● Task details: Write out, exactly as given, every line from the one holding "mesh = cad_parts[node].data" to the one holding "6.75), (210.0, 7.5)])", including both.
====== Source material
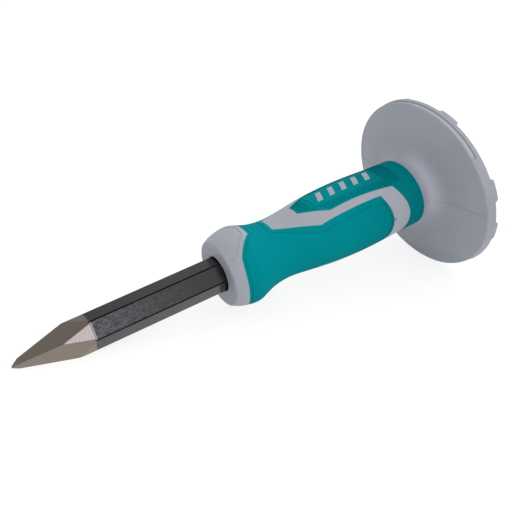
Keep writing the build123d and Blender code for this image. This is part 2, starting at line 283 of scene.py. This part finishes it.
# ---------------------------------------------------------------- grey moulded plastic
def grey_plastic():
    m, s = material("grey_plastic")
    p = s.millimetres()
    x, y, z = s.split(p)
    radius = s.vec("LENGTH", s.vec("MULTIPLY", p, (0, 1, 1)))
    cloud = s.noise(p, 0.05, 3, 0.5)
    speck = s.noise(p, 2.2, 3, 0.6)
    color = s.mix(cloud, srgb(156, 159, 169), srgb(161, 164, 174))
    color = s.mix(s.math("MULTIPLY", s.step(speck, 0.45, 0.75), 0.10), color, srgb(190, 192, 200))
    # painted shade on the rim's outer band, darker towards the bottom
    rim = s.math("MULTIPLY", s.step(radius, 46.5, 46.8), s.step(x, 240.25, 240.75))
    color = s.mix(s.math("MULTIPLY", rim, s.span(z, -34.0, 34.0, 0.36, 0.0)), color, srgb(131, 128, 131))
    # darker blotches on the rim band
    rim = s.math("MULTIPLY", rim, s.step(s.noise(p, 0.5, 5, 0.6), 0.52, 0.68))
    color = s.mix(s.math("MULTIPLY", rim, 0.25), color, srgb(118, 117, 120))
    # painted light on the floor of the rim's recess, lifting the shade it lies in
    recess_light = s.math("MULTIPLY", s.step(radius, 46.2, 46.3), s.math("SUBTRACT", 1.0, s.step(radius, 47.15, 47.3)))
    recess_light = s.math("MULTIPLY", recess_light, s.step(x, 241.2, 241.3))
    recess_light = s.math("MULTIPLY", recess_light, s.math("SUBTRACT", 1.0, s.step(x, 243.65, 243.75)))
    color = s.mix(s.math("MULTIPLY", recess_light, 0.28), color, srgb(220, 219, 228))
    # painted highlight where the neck runs out into the flare, on the side turned towards the light
    sheen = s.math("MULTIPLY", s.step(x, 229.6, 232.2), s.math("SUBTRACT", 1.0, s.step(x, 233.2, 237.0)))
    facing = s.math("DIVIDE", s.vec("DOT_PRODUCT", p, direction(55)), s.math("MAXIMUM", radius, 1.0))
    sheen = s.math("MULTIPLY", sheen, s.step(facing, 0.25, 1.0))
    color = s.mix(s.math("MULTIPLY", sheen, 0.34), color, srgb(208, 208, 222))
    grain = s.noise(p, 4.5, 3, 0.6)
    flow = s.noise(p, 0.35, 2, 0.5)
    normal = s.bump(grain, 0.00003, 0.55)
    normal = s.bump(flow, 0.00006, 0.30, normal)
    rough = s.span(speck, 0.3, 0.7, 0.46, 0.56)
    surface(s, color=color, roughness=rough, normal=normal, specular=0.42)
    return m


# ---------------------------------------------------------------- soft teal rubber
def teal_rubber(name="teal_rubber", painted_shade=0.0):
    m, s = material(name)
    p = s.millimetres()
    x = s.split(p)[0]
    cloud = s.noise(p, 0.06, 3, 0.5)
    speck = s.noise(p, 3.0, 4, 0.7)
    color = s.mix(cloud, srgb(0, 128, 136), srgb(0, 134, 142))
    color = s.mix(s.math("MULTIPLY", s.step(speck, 0.40, 0.80), 0.12), color, srgb(8, 156, 164))
    grain = s.noise(p, 4.2, 4, 0.65)
    normal = s.bump(grain, 0.00004, 0.65)
    # painted shade towards the guard, where the guard blocks light
    color = s.mix(s.step(x, 168.0, 224.0), color, s.mix(0.24, color, srgb(0, 0, 0)))
    # painted shade: the whole material a little darker, for the rings' shaded flanks
    if painted_shade:
        color = s.mix(painted_shade, color, srgb(0, 0, 0))
    surface(s, color=color, roughness=s.span(speck, 0.3, 0.7, 0.62, 0.74), normal=normal, specular=0.012)
    return m


steel = chisel_steel()
plastic = grey_plastic()
rubber = teal_rubber()
# the rings' material is darkened with painted shade
ring_rubber = teal_rubber("teal_rubber_rings", 0.13)
dress("chisel_bar", steel)
dress("grip_body", plastic)
dress("front_overmould", rubber)
dress("rear_overmould", rubber)


# ---------------------------------------------------------------- moulded rubber details
def caster(node):
    """Returns a function that looks in towards the axis of a CAD node along a radial direction and gives the surface
    point and that outward direction.
    """
    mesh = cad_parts[node].data
    tree = BVHTree.FromPolygons([v.co for v in mesh.vertices], [p.vertices for p in mesh.polygons])

    def hit(x, angle, reach=0.06):
        out = Vector(direction(angle))
        start = Vector((x, 0, 0)) + out * reach
        place, normal, _, _ = tree.ray_cast(start, -out)
        return place, out
    return hit


def inside(outline, x, y):
    """Even-odd test of a point against a closed outline."""
    found = False
    for (x1, y1), (x2, y2) in zip(outline, outline[1:] + outline[:1]):
        if (y1 > y) != (y2 > y) and x < (x2 - x1) * (y - y1) / (y2 - y1) + x1:
            found = not found
    return found


def clearance(outline, x, y):
    """Distance from a point to the nearest edge of an outline."""
    best = 1e9
    for (x1, y1), (x2, y2) in zip(outline, outline[1:] + outline[:1]):
        dx, dy = x2 - x1, y2 - y1
        t = max(0.0, min(1.0, ((x - x1) * dx + (y - y1) * dy) / (dx * dx + dy * dy)))
        best = min(best, math.hypot(x - x1 - t * dx, y - y1 - t * dy))
    return best


def both_sides(points):
    return points + [(x, -y) for x, y in reversed(points)]


# the band between the smooth frame and the panel's edge, seen from above, in mm
band_outline = both_sides([(158.8, 3.5), (164.5, 5.95), (173.2, 9.9), (187.0, 9.75), (199.8, 10.15),
                           (213.0, 11.15), (218.5, 10.3)])
frame_outline = both_sides([(167.7, 5.6), (183.0, 6.35), (196.0, 6.75), (210.0, 7.5)])


def ring_bumps():
    """Small raised rings, set close together, that make the textured band of both panels."""
    mesh = bpy.data.meshes.new("panel_rings")
    bm = bmesh.new()
    hit = caster("rear_overmould")
    pitch, big, small = 2.3, 0.00084, 0.00017
    turns, sides = 20, 8
    for centre in (0, 180):
        row = 0
        x = 159.4
        while x < 218.3:
            for k in range(-7, 8):
                arc = (k + 0.5 * (row % 2)) * pitch
                angle = math.degrees(arc / 19.0)
                y = 19.0 * math.sin(math.radians(angle))
                if not inside(band_outline, x, y) or inside(frame_outline, x, y):
                    continue
                if clearance(band_outline, x, y) < 0.35 or clearance(frame_outline, x, y) < 0.35:
                    continue
                place, out = hit(x / 1000, centre + angle)
                if place is None:
                    continue
                along = Vector((1, 0, 0))
                across = out.cross(along).normalized()
                rows = []
                for i in range(turns):
                    a = 2 * math.pi * i / turns
                    spoke = along * math.cos(a) + across * math.sin(a)
                    loop = []
                    for j in range(sides):
                        b = 2 * math.pi * j / sides
                        point = place + spoke * (big + small * math.cos(b)) + out * (small * math.sin(b) + 0.00003)
                        loop.append(bm.verts.new(point))
                    rows.append(loop)
                for i in range(turns):
                    for j in range(sides):
                        face = bm.faces.new((rows[i][j], rows[(i + 1) % turns][j],
                                             rows[(i + 1) % turns][(j + 1) % sides], rows[i][(j + 1) % sides]))
                        face.smooth = True
            x += pitch * 0.866
            row += 1
    bmesh.ops.recalc_face_normals(bm, faces=bm.faces)
    bm.to_mesh(mesh)
    bm.free()
    obj = bpy.data.objects.new("panel_rings", mesh)
    bpy.context.scene.collection.objects.link(obj)
    mesh.materials.append(ring_rubber)
    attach(obj, "root")
    return obj


def gate_nub(side):
    """The small flat spur of rubber left at the injection gate behind each side pad."""
    name = "gate_nub_" + ("right" if side > 0 else "left")
    hit = caster("grip_body")
    mesh = bpy.data.meshes.new(name)
    bm = bmesh.new()
    outline = [(205.9, -0.50), (206.5, -0.42), (207.1, -0.38), (207.6, -0.24), (207.75, 0.0),
               (207.6, 0.24), (207.1, 0.38), (206.5, 0.42), (205.9, 0.50)]
    layers = []
    for lift, shrink in ((-0.35, 1.0), (0.16, 1.0), (0.26, 0.72)):
        loop = []
        for x, s in outline:
            x = 206.6 + (x - 206.6) * shrink
            place, out = hit(0.2084, side * 90 + math.degrees(s * shrink / 19.0))
            radius = math.hypot(place.y, place.z)
            loop.append(bm.verts.new(Vector((x / 1000, 0, 0)) + out * (radius + lift / 1000)))
        layers.append(loop)
    count = len(outline)
    for lower, higher in zip(layers, layers[1:]):
        for i in range(count):
            bm.faces.new((lower[i], lower[(i + 1) % count], higher[(i + 1) % count], higher[i])).smooth = True
    bm.faces.new(layers[-1]).smooth = True
    bm.faces.new(list(reversed(layers[0])))
    bmesh.ops.recalc_face_normals(bm, faces=bm.faces)
    bm.to_mesh(mesh)
    bm.free()
    obj = bpy.data.objects.new(name, mesh)
    bpy.context.scene.collection.objects.link(obj)
    mesh.materials.append(rubber)
    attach(obj, "root")
    return obj


ring_bumps()
gate_nub(1)
gate_nub(-1)


# ---------------------------------------------------------------- table, light and camera
# The table touches the working point and the lowest part of the guard's rim.
table_normal = Vector((0.1905, -0.04, 0.98)).normalized()


def white_table():
    m, s = material("white_table")
    p = s.millimetres()
    x, y, z = s.split(p)
    grain = s.noise(p, 0.4, 2)
    paper = s.node("ShaderNodeBsdfDiffuse")
    s.put(paper.inputs[0], s.mix(grain, (0.86, 0.86, 0.86, 1), (0.88, 0.88, 0.88, 1)))
    clear = s.node("ShaderNodeBsdfTransparent")
    ray = s.node("ShaderNodeLightPath")

    # seen by the lens: near white, with only a trace of the contact shadow
    soft = s.node("ShaderNodeBsdfDiffuse")
    s.put(soft.inputs[0], (0.22, 0.22, 0.22, 1))
    glow = s.node("ShaderNodeEmission")
    s.put(glow.inputs[1], 0.82)
    seen = s.node("ShaderNodeAddShader")
    s.tree.links.new(soft.outputs[0], seen.inputs[0])
    s.tree.links.new(glow.outputs[0], seen.inputs[1])

    # mirrored in the lacquer: bright under the tool, dark beyond the table's front edge
    mirrored = s.node("ShaderNodeEmission")
    s.put(mirrored.inputs[1], s.blend(s.step(y, -150.0, -55.0), 0.12, 1.0))

    def choose(factor, first, second):
        n = s.node("ShaderNodeMixShader")
        s.put(n.inputs[0], factor)
        s.tree.links.new(first.outputs[0], n.inputs[1])
        s.tree.links.new(second.outputs[0], n.inputs[2])
        return n

    result = choose(ray.outputs["Is Glossy Ray"], paper, mirrored)
    result = choose(ray.outputs["Is Camera Ray"], result, seen)
    back = s.node("ShaderNodeNewGeometry").outputs["Backfacing"]
    result = choose(back, result, clear)
    out = s.node("ShaderNodeOutputMaterial")
    s.tree.links.new(result.outputs[0], out.inputs[0])
    return m


def make_table():
    mesh = bpy.data.meshes.new("table_top")
    bm = bmesh.new()
    centre = Vector((0.125, 0, 0))
    lowest = min(
        table_normal.dot(Vector((x, r * math.sin(a), -r * math.cos(a))))
        for x, r in ((0.24105, 0.0473), (0.2455, 0.04785), (0.2461, 0.04725))
        for a in (k * 0.05 for k in range(-10, 11))
    )
    lowest = min(lowest, table_normal.dot(Vector((0, 0, -0.0002))))
    rotation = table_normal.to_track_quat("Z", "Y")
    ring = []
    size = 6.0
    for k in range(64):
        a = 2 * math.pi * k / 64
        ring.append(bm.verts.new(rotation @ Vector((size * math.cos(a), size * math.sin(a), 0))
                                 + table_normal * (lowest - 0.00005)))
    bm.faces.new(ring)
    bm.normal_update()
    bm.to_mesh(mesh)
    bm.free()
    obj = bpy.data.objects.new("table_top", mesh)
    bpy.context.scene.collection.objects.link(obj)
    mesh.materials.append(white_table())
    return obj


make_table()

world = bpy.data.worlds.new("studio")
bpy.context.scene.world = world
world.use_nodes = True
w = Shader(world.node_tree)
look = w.node("ShaderNodeTexCoord").outputs["Generated"]
path = w.node("ShaderNodeLightPath")
up = w.split(look)[2]


def lobe(towards, width_in, width_out):
    """1 inside a soft patch of sky around a direction."""
    d = Vector(towards).normalized()
    c = w.vec("DOT_PRODUCT", look, tuple(d))
    return w.step(c, math.cos(math.radians(width_out)), math.cos(math.radians(width_in)))


# what polished surfaces mirror: bright around the lens, dimmer behind, dark overhead
gloss = w.math("ADD", 0.62, w.math("MULTIPLY", w.step(up, 0.84, 0.97), -0.55))
gloss = w.math("ADD", gloss, w.math("MULTIPLY", lobe((0.16, -0.82, 0.55), 9, 26), 0.65))
# soft light from all round, weaker from the side the point lies on
along = w.split(look)[0]
fill = w.math("ADD", 1.0, w.math("MULTIPLY", along, 0.58))
level = w.blend(path.outputs["Is Glossy Ray"], fill, gloss)
level = w.blend(path.outputs["Is Camera Ray"], level, 1.0)
back = w.node("ShaderNodeBackground")
w.put(back.inputs["Color"], (1.0, 1.0, 1.0, 1.0))
w.put(back.inputs["Strength"], level)
w.tree.links.new(back.outputs[0], w.node("ShaderNodeOutputWorld").inputs[0])


def softbox(name, at, aim, size, power, color=(1, 1, 1)):
    light = bpy.data.lights.new(name, "AREA")
    light.shape = "DISK"
    light.size = size
    light.energy = power
    light.color = color
    obj = bpy.data.objects.new(name, light)
    bpy.context.scene.collection.objects.link(obj)
    obj.location = at
    obj.rotation_mode = "QUATERNION"
    obj.rotation_quaternion = (Vector(aim) - Vector(at)).to_track_quat("-Z", "Y")
    obj.visible_glossy = False
    return obj


softbox("key", (0.45, -0.75, 0.95), (0.16, 0, 0), 0.8, 1.6)

camera_data = bpy.data.cameras.new("lens")
camera = bpy.data.objects.new("lens", camera_data)
bpy.context.scene.collection.objects.link(camera)
camera_data.sensor_width = 36.0
camera_data.lens = 52.734
camera_data.clip_start = 0.02
camera_data.clip_end = 50.0
right = Vector((0.89251, -0.40916, -0.18978))
upward = Vector((0.32647, 0.29577, 0.89774))
forward = Vector((0.31119, 0.86320, -0.39755))
camera_at = Vector((-0.02257, -0.28558, 0.22410))
rotation = Matrix((right, upward, -forward)).transposed()
camera.rotation_mode = "QUATERNION"
camera.rotation_quaternion = rotation.to_quaternion()
camera.location = camera_at
bpy.context.scene.camera = camera


def lens_shift(path_name, amount):
    """Lens shift that holds only while the camera stands at the matched viewpoint."""
    curve = camera_data.driver_add(path_name)
    drv = curve.driver
    drv.type = "SCRIPTED"
    for axis, name in zip("XYZ", ("cx", "cy", "cz")):
        v = drv.variables.new()
        v.name = name
        v.type = "TRANSFORMS"
        v.targets[0].id = camera
        v.targets[0].transform_type = "LOC_" + axis
        v.targets[0].transform_space = "WORLD_SPACE"
    near = " and ".join(
        f"abs({n} - ({value:.5f})) < 0.002" for n, value in zip(("cx", "cy", "cz"), camera_at)
    )
    drv.expression = f"{amount} if {near} else 0.0"


lens_shift("shift_x", 0.24606)
lens_shift("shift_y", -0.24988)

settings = bpy.context.scene.view_settings
settings.view_transform = "Standard"
settings.look = "None"
settings.exposure = 0.0
settings.gamma = 1.0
============
● The response:
    mesh = cad_parts[node].data
    tree = BVHTree.FromPolygons([v.co for v in mesh.vertices], [p.vertices for p in mesh.polygons])

    def hit(x, angle, reach=0.06):
        out = Vector(direction(angle))
        start = Vector((x, 0, 0)) + out * reach
        place, normal, _, _ = tree.ray_cast(start, -out)
        return place, out
    return hit


def inside(outline, x, y):
    """Even-odd test of a point against a closed outline."""
    found = False
    for (x1, y1), (x2, y2) in zip(outline, outline[1:] + outline[:1]):
        if (y1 > y) != (y2 > y) and x < (x2 - x1) * (y - y1) / (y2 - y1) + x1:
            found = not found
    return found


def clearance(outline, x, y):
    """Distance from a point to the nearest edge of an outline."""
    best = 1e9
    for (x1, y1), (x2, y2) in zip(outline, outline[1:] + outline[:1]):
        dx, dy = x2 - x1, y2 - y1
        t = max(0.0, min(1.0, ((x - x1) * dx + (y - y1) * dy) / (dx * dx + dy * dy)))
        best = min(best, math.hypot(x - x1 - t * dx, y - y1 - t * dy))
    return best


def both_sides(points):
    return points + [(x, -y) for x, y in reversed(points)]


# the band between the smooth frame and the panel's edge, seen from above, in mm
band_outline = both_sides([(158.8, 3.5), (164.5, 5.95), (173.2, 9.9), (187.0, 9.75), (199.8, 10.15),
                           (213.0, 11.15), (218.5, 10.3)])
frame_outline = both_sides([(167.7, 5.6), (183.0, 6.35), (196.0, 6.75), (210.0, 7.5)])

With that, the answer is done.